Office of Personnel Management: John Dupuy, inspector general. Dupuy has been deputy inspector general for investigations at the Energy Department since November 2016, and served in that department’s IG office since 2015. He has also held posts in OIGs at the Interior and Housing and Urban Development departments.
Social Security Administration: Gail Ennis, inspector general. Ennis is a lawyer in private practice, focusing on securities litigation and enforcement, and she advises and represents large financial institutions.
State: Yleem Poblete, assistant secretary for verification and compliance. Poblete is a senior adviser at the State Department. She served more than two decades on the staff of the House Foreign Affairs Committee and has extensive experience in the field of nuclear profileration.
Stephen Akard, director general of the Foreign Service. Akard has been a senior adviser in the office of the undersecretary for economic growth at State since January.
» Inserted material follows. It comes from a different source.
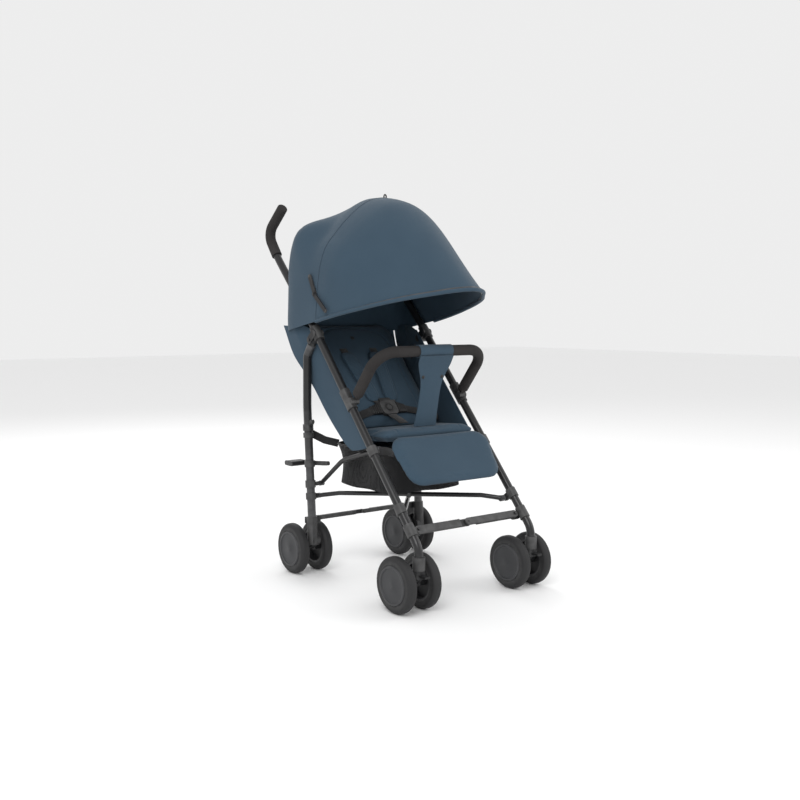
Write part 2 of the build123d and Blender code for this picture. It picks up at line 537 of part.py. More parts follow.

From 1997 until 2005, he was a Foreign Service officer and was assigned to India, Belgium and as a special assistant in the Executive Secretariat.
Lisa Johnson, ambassador to Namibia. Johnson has been a career diplomat since 1992, and she currently serves as chargé d’ affaires at the U.S. Embassy in Nassau, the Bahamas. She has served at six U.S. missions overseas, including two in Africa, and she has held posts in the State Department, at the National Security Council and in the vice president’s office.
Treasury: David Ryder, director, the U.S. Mint. Ryder has been manager and managing director of currency for Honeywell Authentication Technologies. He previously served as director of the U.S. Mint from 1992 until 1993. He also served as deputy treasurer of the United States, and served stints as assistant and deputy chief of staff to then-Vice President Dan Quayle.